The Elmwood-based Savoy’s fall menu features a “Ghost Mule” version, made with pumpkin liqueur and Jim Beam white whiskey that infuses the typically summer sipper with fall flavor.
Savoy is a small, dimly lit bar that’s barely an alley wide, although it packs the place for live music and deejay sets several late nights a week. The décor is French café chic with leather bench seats and petite tables along the wall opposite the bar and there’s a gorgeously garish bathroom that would make Lady Gaga’s outfits look understated. Don’t miss it.
Stools along the bar let patrons cozy up close to bartenders who sent out both craft cocktails and well drinks, as well as something called a “brain shot” that looked like curdled Irish cream, vodka and grenadine.

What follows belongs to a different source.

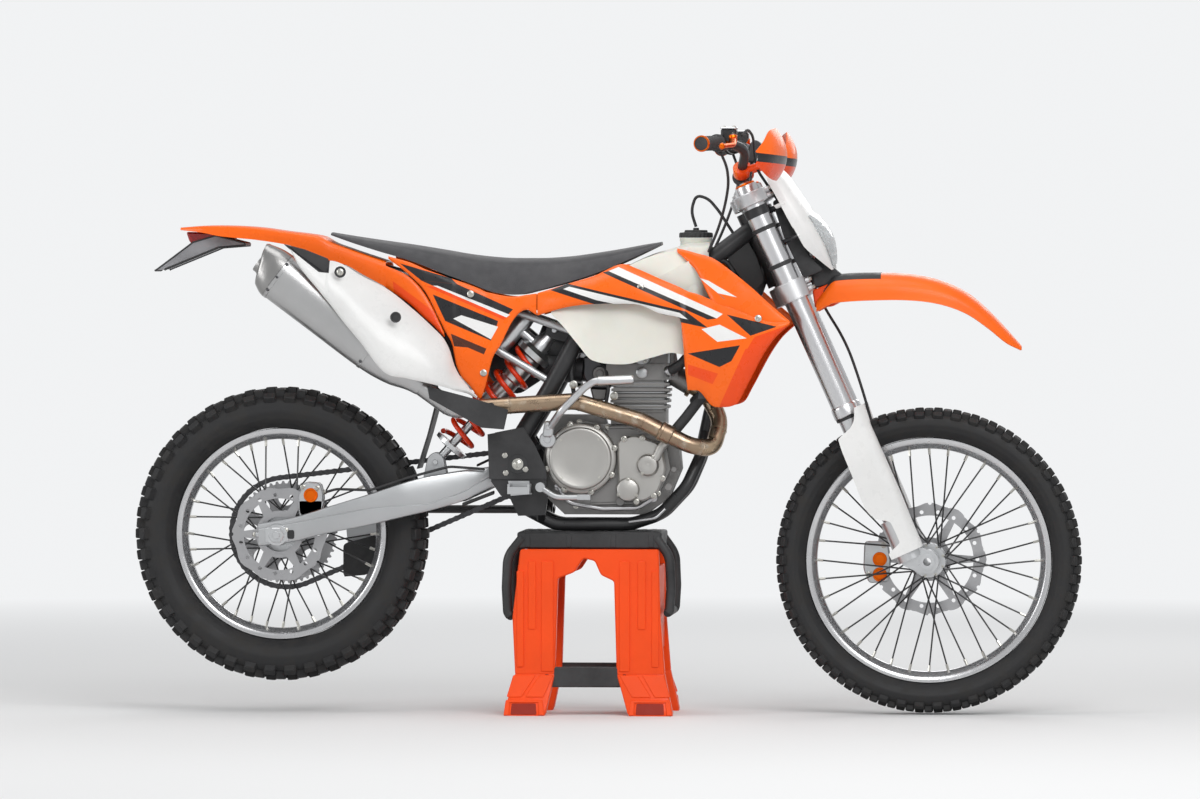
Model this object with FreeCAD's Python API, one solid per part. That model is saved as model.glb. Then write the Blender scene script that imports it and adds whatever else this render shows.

Not many bars can juggle the shot-and-a-beer vibe alongside a menu that lists the type of glassware beneath its drink descriptions, but Savoy manages to pull it off, catering to a crowd that was as diverse as their orders. While many customers called up tall gin and tonics, vodka-cranberries and bottled beer the likes of which can be had anywhere along Allen Street, the seasonal menu had a selection of standard cocktail offshoots, most with Savoy’s own twist. The Ghost Mule was the best of that bunch.

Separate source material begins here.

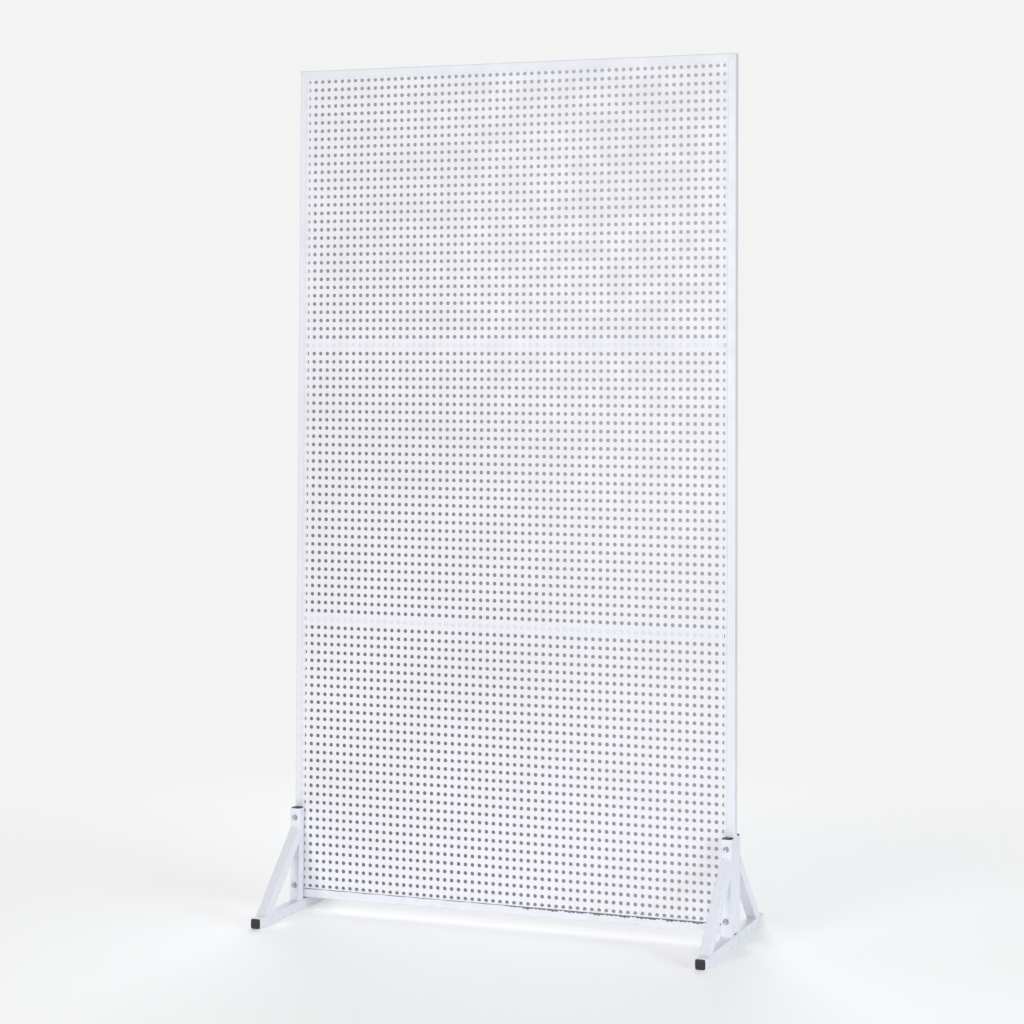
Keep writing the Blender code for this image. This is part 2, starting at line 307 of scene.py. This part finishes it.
def zinc_plate(name):
    """Zinc plate: turning marks, a mottled crystal tone and rubbed edges."""
    s = Shader(name)
    marks = s.noise(1.0, detail=3.0, place=s.stretched((1800.0, 500.0, 1800.0)))
    s.bump(marks, strength=0.25, distance=0.00003)
    mottle = s.ranged(s.noise(420.0, detail=4.0), 0.32, 0.68, 0.0, 1.0)
    tone = s.mix(mottle, ZINC_DARK, ZINC_LIGHT)
    tone = s.mix(s.math("MULTIPLY", s.edges(0.0004), 0.45), tone, ZINC_RUBBED)
    return s.finish(tone, s.ranged(mottle, 0.0, 1.0, 0.42, 0.30), metallic=1.0)


def plain_floor(name):
    """A pale floor that fades out into the backdrop, so that no horizon shows."""
    s = Shader(name)
    s.bump(s.noise(45.0, detail=3.0), strength=0.05, distance=0.0002)
    s.finish(s.mix(s.noise(0.9, detail=2.0), FLOOR_DARK, FLOOR_LIGHT), 0.75)
    s.put(s.surface.inputs["Emission Color"], PURE_WHITE)
    s.put(s.surface.inputs["Emission Strength"], FLOOR_GLOW)
    distance = s.node("ShaderNodeVectorMath", {0: s.place}, operation="LENGTH").outputs["Value"]
    s.put(s.surface.inputs["Alpha"], s.ranged(distance, FLOOR_SOLID, FLOOR_GONE, 1.0, 0.0))
    return s.material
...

The Moscow Mule’s most distinctive attribute is that copper mug. Some say it keeps the drink extra cold, since the metal becomes icy almost immediately; others swear the copper enhances the ginger flavor. Science minds have pontificated that the vodka oxidizes the copper slightly, brightens the citrus and increases the bubbles in the ginger beer, for maximum nose-tickling.

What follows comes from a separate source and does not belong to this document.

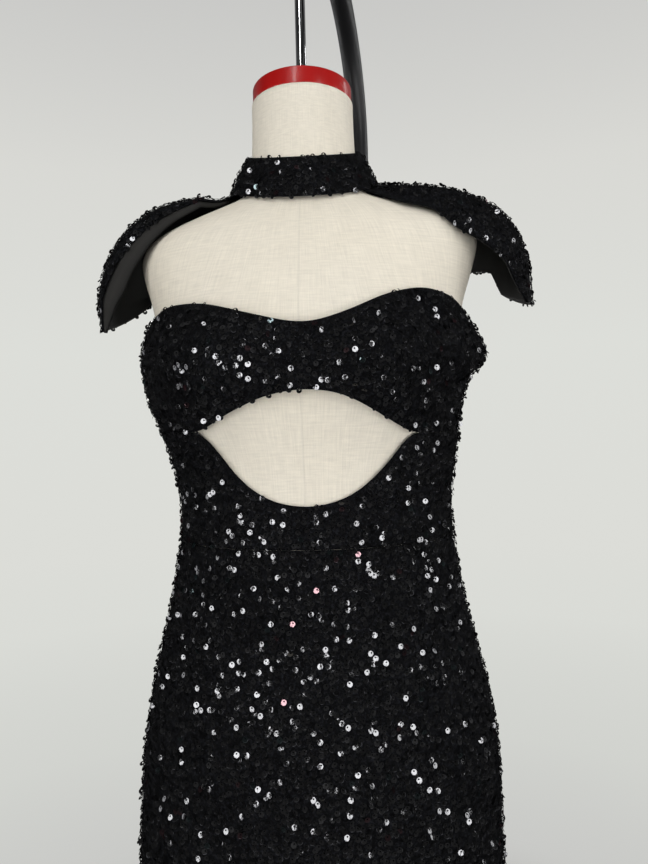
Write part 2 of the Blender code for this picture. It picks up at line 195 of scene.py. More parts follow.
# A cap's ribs from the collar out: how far each bows, its crest and its two ends, in millimetres.
WING_COLUMNS = "rib bow crest_x crest_y crest_z front_x front_y front_z back_x back_y back_z"
WING_LEFT = Table(
    WING_COLUMNS,
    (1, 1.0, -96, 12, 1381, -94, -36, 1371, -22, 102.5, 1345),
    (2, 1.0, -134, 12, 1376, -124, -43, 1356, -44, 104, 1256.4),
    (3, 1.0, -160, 12, 1363, -146, -45, 1341, -84, 91, 1256.4),
    (4, 1.0, -182, 12, 1340, -165, -45, 1321, -112, 86, 1270),
    (5, 0.85, -197, 10, 1310, -178.5, -44, 1299, -139, 81, 1298),
    (6, 0.6, -203, 8, 1285, -187, -42, 1277, -158, 70, 1308),
    (7, 0.4, -200, 4, 1260, -189, -36, 1252, -171, 56, 1294),
)
WING_RIGHT = Table(
    WING_COLUMNS,
    (1, 1.0, 97, 10, 1386, 91.5, -50.6, 1356, 22, 102.5, 1345),
    (2, 1.0, 130, 12, 1384, 116, -50, 1350, 44, 104, 1256.4),
    (3, 1.0, 160, 12, 1376, 140, -50, 1331, 84, 91, 1256.4),
    (4, 1.0, 186, 12, 1361, 160, -48, 1319, 114, 87, 1272),
    (5, 0.85, 206, 10, 1334, 180, -44, 1303, 150, 84, 1318),
    (6, 0.6, 214, 6, 1305, 190, -40, 1285, 184, 68, 1322),
    (7, 0.4, 215, 4, 1271, 203, -30, 1267, 198, 52, 1292),
)
WING_CUTS = Table(
    "node width length area",
    ("wing_left", 0.30, 0.22, 0.0409),
    ("wing_right", 0.31, 0.23, 0.0442),
    ("wing_lining_left", 0.28, 0.20, 0.0345),
    ("wing_lining_right", 0.26, 0.20, 0.0320),
)
# Where a cap leaves the collar, in degrees round from centre front, and how steeply it falls.
LEFT_ROOT = dict(front=-78, back=-178, fall=1.6)
RIGHT_ROOT = dict(front=58, back=178, fall=1.0)
# The collar's lower edge: its radius and what that gains at the sides, height, slope and centre.
COLLAR_EDGE = dict(radius=64.5, flare=6, height=1391, tilt=0.48, centre=4)
SEAM = 0.5      # from the collar's lower edge down to the caps
RIBS = 7
RIB_STEP = 0.02
WING_ROWS = 48
# The left cap's facing rolls out below its front edge by so much, rib by rib.
FACING_ROLL = Table("rib roll", (0.35, 1.5), (1, 4.5), (2, 8), (3, 12), (4, 15), (5, 15.5),
                    (6, 11), (7, 2))
# A lining's first rib and its places along the ribs, where -1 is the cap's front edge.
LINING_START = dict(left=0.35, right=1)
FACING_START = dict(left=-1.4, right=-1.0)
FACING_END, ROLL_END, LINING_END = -1.2, -0.6, 0.95
LINING_GAP = 0.6 * MM
FOLD_OUT = 1.05     # how far the facing's fold stands out, as a share of its roll

POLE_PLACE = Vector((57, 303, 0)) * MM
TUBE_RADIUS = 13.3 * MM
SOCKET_GAP = 0.3 * MM
BEND_START = 1560 * MM
TUBE_END = 1597 * MM
TUBE_MOUTH = 12 * MM


# ---- settings
def size(name, about, default, unit="LENGTH"):
    return FloatProperty(name=name, description=about, default=default, unit=unit)


def share(name, about, default):
    return FloatProperty(name=name, description=about, default=default, subtype="FACTOR",
                         min=0, max=1)


def turn(name, about, default):
    return FloatProperty(name=name, description=about, default=math.radians(default),
                         subtype="ANGLE")


def paint(name, about, default):
    return FloatVectorProperty(name=name, description=about, default=default, subtype="COLOR",
                               size=3, min=0, max=1)


class GownClothSettings(bpy.types.PropertyGroup):
    wall: size("Wall", "Thickness of the velvet that the sequins are sewn to", 1.2 * MM)
    lining_wall: size("Lining wall", "Thickness of the caps' lining", 0.8 * MM)
    velvet: paint("Velvet", "Colour of the base cloth", (0.0026, 0.0027, 0.0033))
    lining: paint("Lining", "Colour of the lining inside the caps", (0.046, 0.046, 0.045))
    facing: paint("Facing", "Colour of the facing along a cap's front edge", (0.027, 0.026, 0.024))


class GownSequinSettings(bpy.types.PropertyGroup):
    radius: size("Radius", "Radius of one sequin", 2.45 * MM)
    hole: size("Hole", "Radius of the hole it is sewn through", 1.1 * MM)
    hole_up: size("Hole above middle", "How far the hole lies above the sequin's middle", 0.9 * MM)
    cup: size("Cup", "Depth of the sequin's dish", 0.02 * MM)
    spacing: size("Spacing", "Least distance between two sequins", 3.6 * MM)
    stand: size("Stand", "Height of the sequins over the velvet", 0.75 * MM)
    tilt: turn("Tilt", "Usual tilt of a sequin out of the cloth", 16)
    loose: share("Loose", "Share of the sequins that hang loose and tilt twice as far", 0.25)
    spin: turn("Spin", "Usual turn of a sequin about its thread", 50)
    seed: IntProperty(name="Seed", description="Choice of the sequins' places", default=7)


class DressFormSettings(bpy.types.PropertyGroup):
    linen: paint("Linen", "Colour of the form's linen", (0.80, 0.75, 0.65))
    thread: size("Thread", "Distance between two threads of the linen", 1.1 * MM)
    seam_width: size("Seam", "Half width of the groove along the linen's seams", 0.7 * MM)
    cap_colour: paint("Cap", "Colour of the neck's cap", (0.42, 0.006, 0.005))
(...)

Savoy’s version did taste faintly of pennies, with a hint of ginger from Johnnie Ryan ginger beer, as well as that characteristic lime bite. The pumpkin liqueur was subtler than I feared, lending just a hint of allspice and cinnamon, not the Starbucks syrup I half expected.
Most of all, the adjective best used to describe Savoy’s Ghost Mule is “subtle.” It didn’t have the sinus-clearing ginger I’ve enjoyed in other versions, but the whiskey lent a woodsy undertone the vodka version would have lacked.
Had I not known there was pumpkin in it, I never would have been able to pinpoint the flavor, but it was a nice autumnal touch. I recommend muddling that mint in just a little; it adds a fresh, just-brushed zing that keeps the whole thing from tipping toward too sweet.
I’d gnaw a ginger root if my sinuses would stand it, so Savoy’s version was a bit too ginger-light for me. Fortunately, there are as many takes on the Mule as there are creative bartenders in this city, and that’s a lot. Savoy’s is a fine introduction to how the Mule’s taste can change with a twist, but it’s not a master’s course by any means.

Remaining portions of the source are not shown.